There are times when I get home and I think I would have life so much better "if only"...If only we had a house instead of an apartment, if only we could make more money, if only I was rich, if only my husband would tell me he was rich :), or if only I had a dog (that's for you, mom! "I want a pet!!!"). But then I start to really look around, and really listen. I've come to recognize the dripping faucet, the constant hum of the fan. I've become acquainted with the creaking walls, the comfy couch, and my warm blankets. I understand that although I may not be making millions of dollars at my full-time job, I am learning a whole lot more than I ever thought I would. I see that I am far more blessed than I truly realize and this makes me happy. I can get so caught up in the things of this world sometimes and it's just nice to remember all the things I have already at the end of each day.

Chilly Beans

In the beginning...

In the beginning there was a girl who would sometimes feel bad about who she was and the path her life had taken. Sure, she worked hard and often times felt happy and comfortable with the work and progress she could offer. On most days she would smile brightly after working hard on a particularly difficult problem and succeeding. Other days she would laugh and joke around like she didn't have a care in the world. But some days, she just felt inadequate and very, very small. It was on those days that she liked to reflect about her life, her loved ones, her talents, her work, and mostly....her thoughts.

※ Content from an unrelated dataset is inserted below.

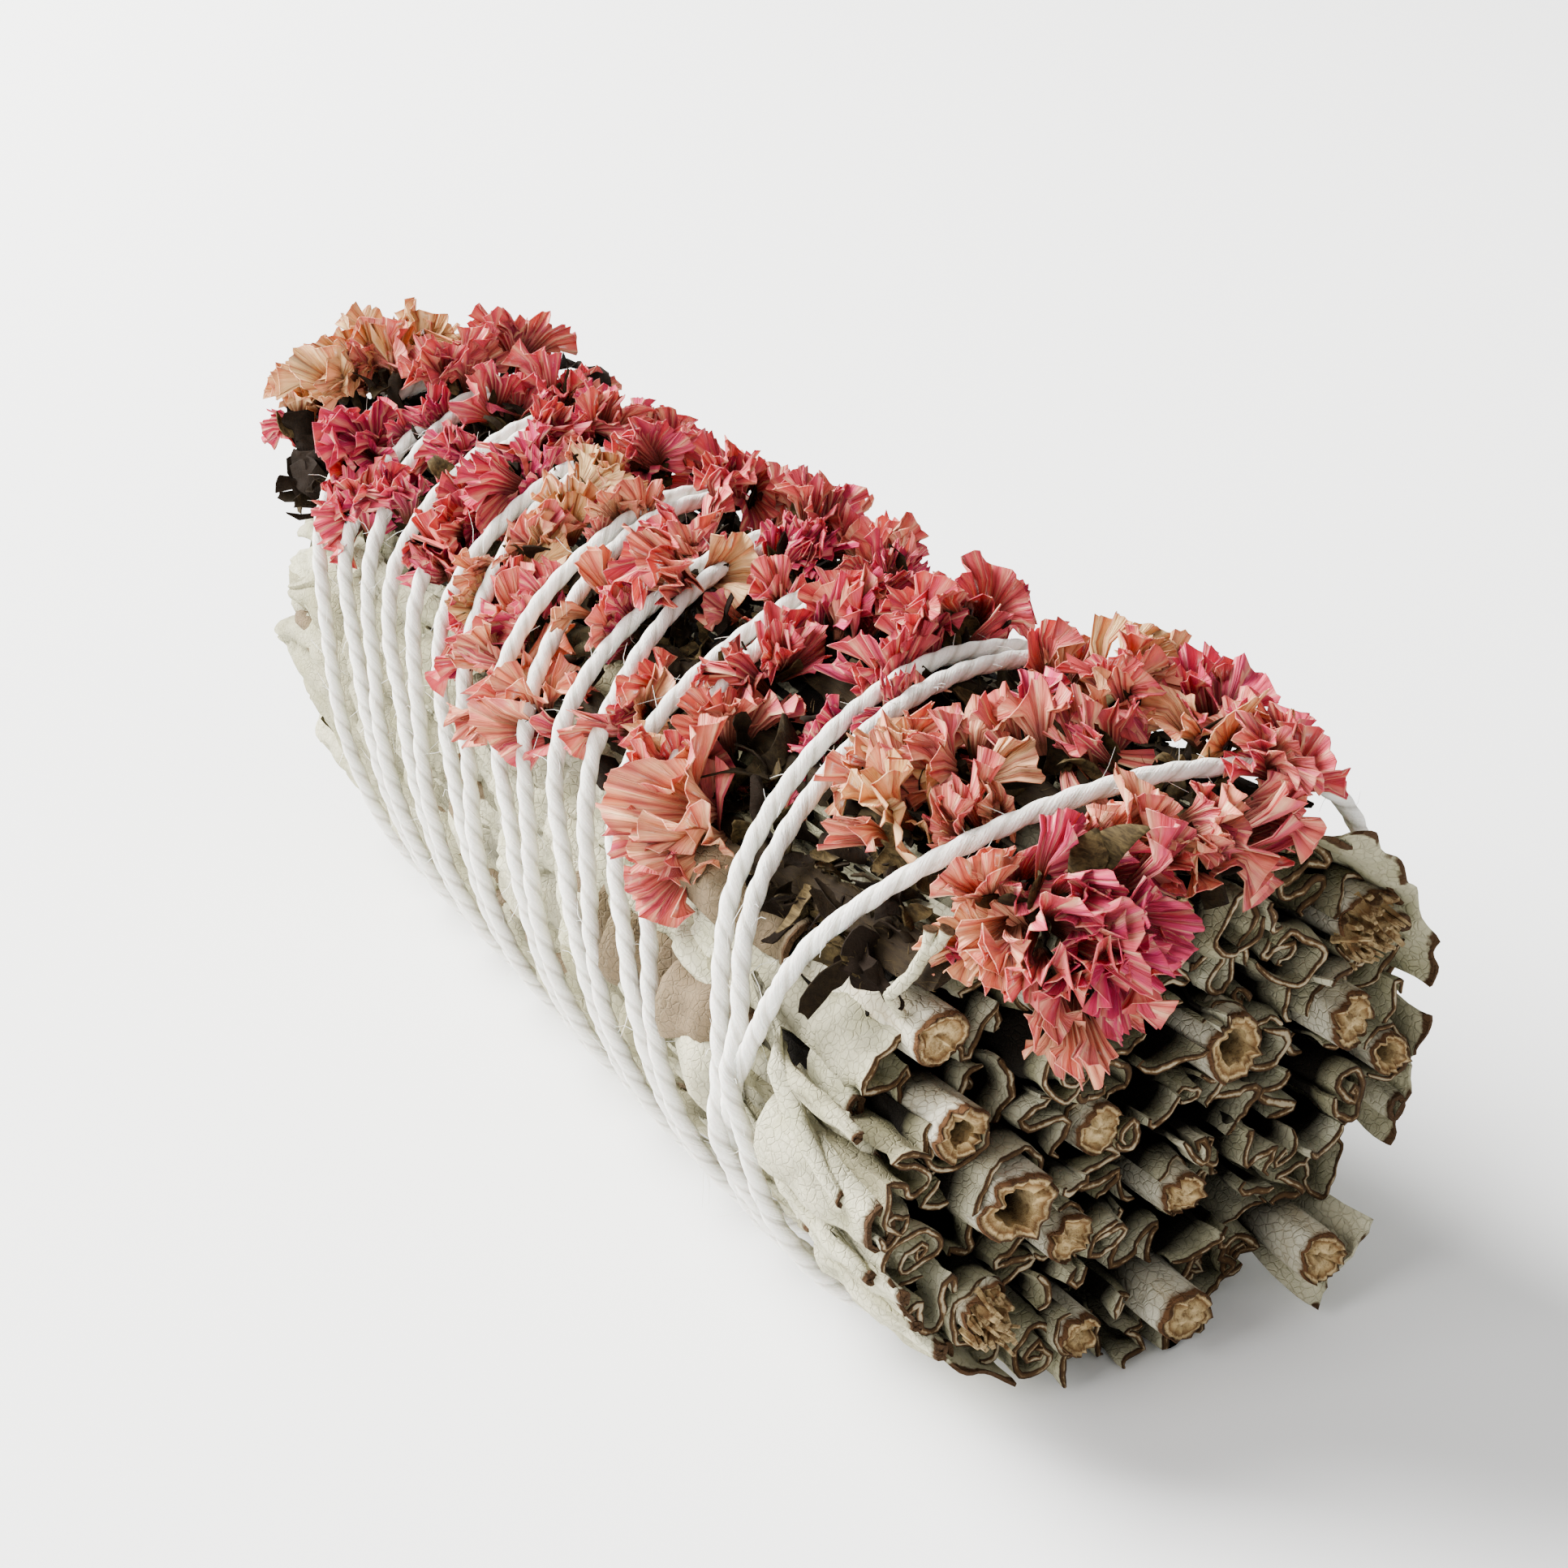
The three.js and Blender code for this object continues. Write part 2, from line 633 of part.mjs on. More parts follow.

So begins my blog. It's intentions, for now, are to get the thoughts out of my head when I find myself in such moods, and have them down somewhere to read through on those happy days I have more often than not. I often write things that I call "deep thoughts". It is some of my best writing I think, and helps me to truly see who I am as a person, a friend, a sister, a wife, a coworker....and the list goes on. Thanks for reading. Come back often. If anything, I hope my thoughts will help to create some of your own.